Some things from today...

I found an apple in my washer this morning. A whole apple. Or rather, the remains of a whole apple. It was rather... beat up. I took out all the clean, wet laundry and there was this apple rolling around in the bottom of the empty washer. As I wondered at it, I suddenly remembered an incident several days ago...

A clatter of the hamper lid, a thud, a wail from Jamie, "Aaaaapppuh!!"

At the time I'd simply stored it in the back of my mind as more pressing things claimed my attention, but now I stared at the ball of mush at the bottom of the washer and remembered.

The big kids wanted to play without Jamie this morning, so I brought him into the kitchen with me to make muffins. James is a very...er...enthusiastic Kitchen Helper. Afterwards I had to mop batter off the floor, counter, walls...etc....

We're swimming. Every time Jamie launches himself from the side, straight into the deep end, and swims to the steps (arms pressed back against his side, legs propeller-ing-- merman-like), head breaching the surface riiight before I jump in to rescue him, chest heaving, lungs sucking for air, grinning cheekily at worried mama and then racing off to the other side to do it again... it takes ten years off my life.

Jamie peed on me this morning and I haven't changed my pants yet, because it seems to be shaping up to be the kind of day where I probably will get peed on again before lunch.

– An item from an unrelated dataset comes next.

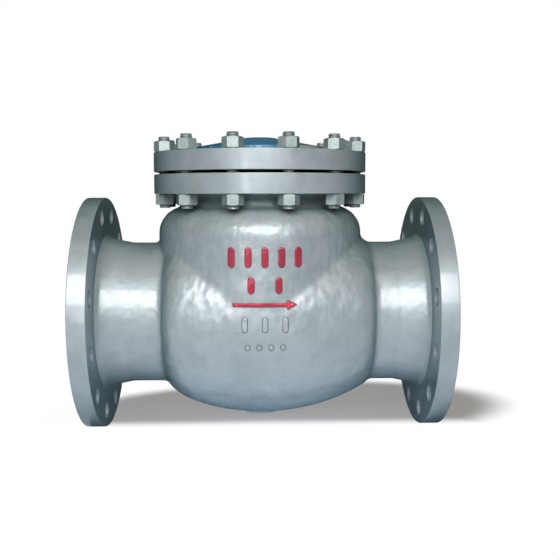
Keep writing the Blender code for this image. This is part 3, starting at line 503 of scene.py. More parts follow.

They tell me that some day I will miss all this...


Monday, August 13, 2012

Jamie says "yes"

Jamie has never said the word "yes" before this week. He says "no!" loud and clear, but his term of ascent has always been a slow, deliberate and distinct  "Uh. Huh."-- often accompanied by vigorous head-nodding. When he first began to respond to instruction with a "yes, ma'am", it usually came out more like "Uh hiiiyee, Mama" And when "yes, sir" began to be required, it was, "Uh hiiyeee, Mama, szzir"

But this week, for the first time, he said, "SZES!"

*sniff*

He's growing up.


Tuesday, August 7, 2012

Just Writing

When you lose something very dear to you-- a person, an idea, a place, an experience, a faith-- it leaves behind (even after "healing) a narrow, deep chasm that you occasionally fall back into. There's no predicting what might precipitate this. A song, a smell, and turn of phrase, an email, a glimpse of someone you think you know in a crowded mall.... Perhaps even simply a quiet evening where your mind, free for the moment from more pressing and immediate concerns, turns a little aside from the daily routines and begins to wander down unfamiliar paths. And then suddenly you find yourself back There. And you feel the ground drop from under your feet and the memories, despair, disappointment come crowding back and the security of daily life and comforts seems hollow, false. And there you are, fingertips clutching at the brink, James Bond-esque.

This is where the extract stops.